Individualized case plans will walk each family through a series of goals and objectives it must meet to complete the program within the allotted time frame. Sending those who complete the program off with a house full of home furnishings helps them to hit the ground running as they make their transition back into society.

“Every family is different, so the 12- to 18-month gap allows us to work out any vagaries that are in there,” Kliewer said. “We have so much we want to cover with them, so we want to have as much time as we can to work the program.”

Operating strictly on donations acquired through fundraising, Kliewer said there are plans in the works to expand the fledgling program to reach more families as additional funding becomes available.

In the meantime, the focus will be on placing families ready to take full advantage of the life-changing services available to them.

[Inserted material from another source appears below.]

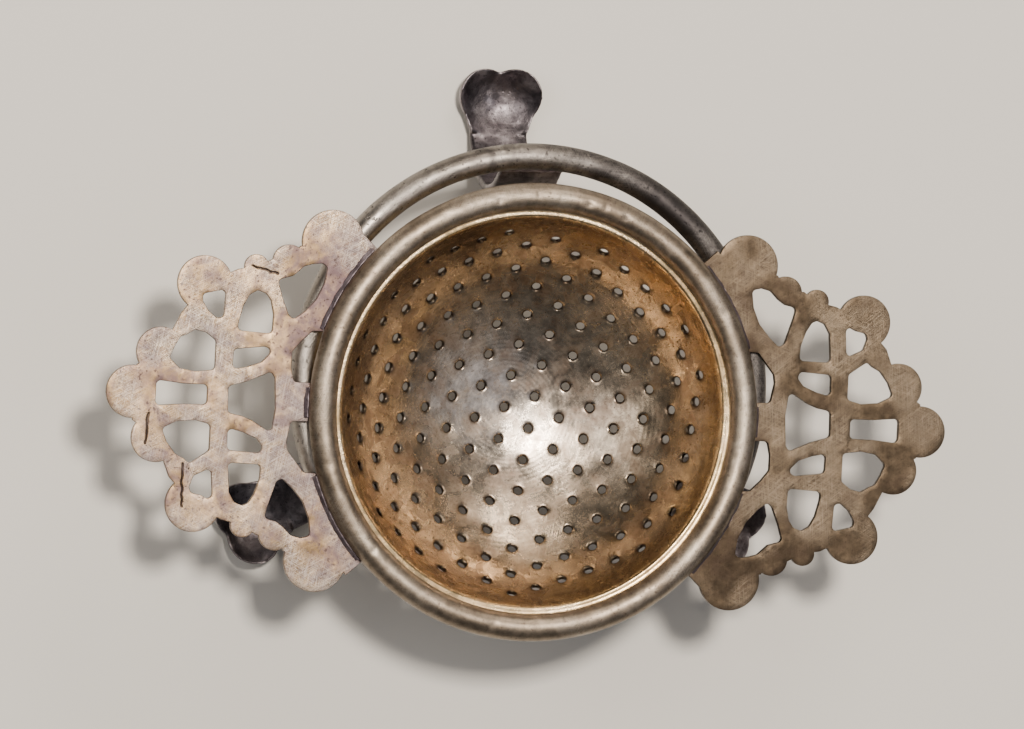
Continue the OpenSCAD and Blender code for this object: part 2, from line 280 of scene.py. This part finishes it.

“We’re really excited about what God can do,” he said. “If the families buy into who I’m taking advice from and say, ‘Wow, these guys really care about me!’ then they’re going to take what we say so much more seriously. We want to connect with people.

“We always need to protect the children, but the parents were kids at one point and they weren’t protected or helped. We want to break the cycle, but we don’t think you can do it with one generation. You’ve got to do it with the whole family together.”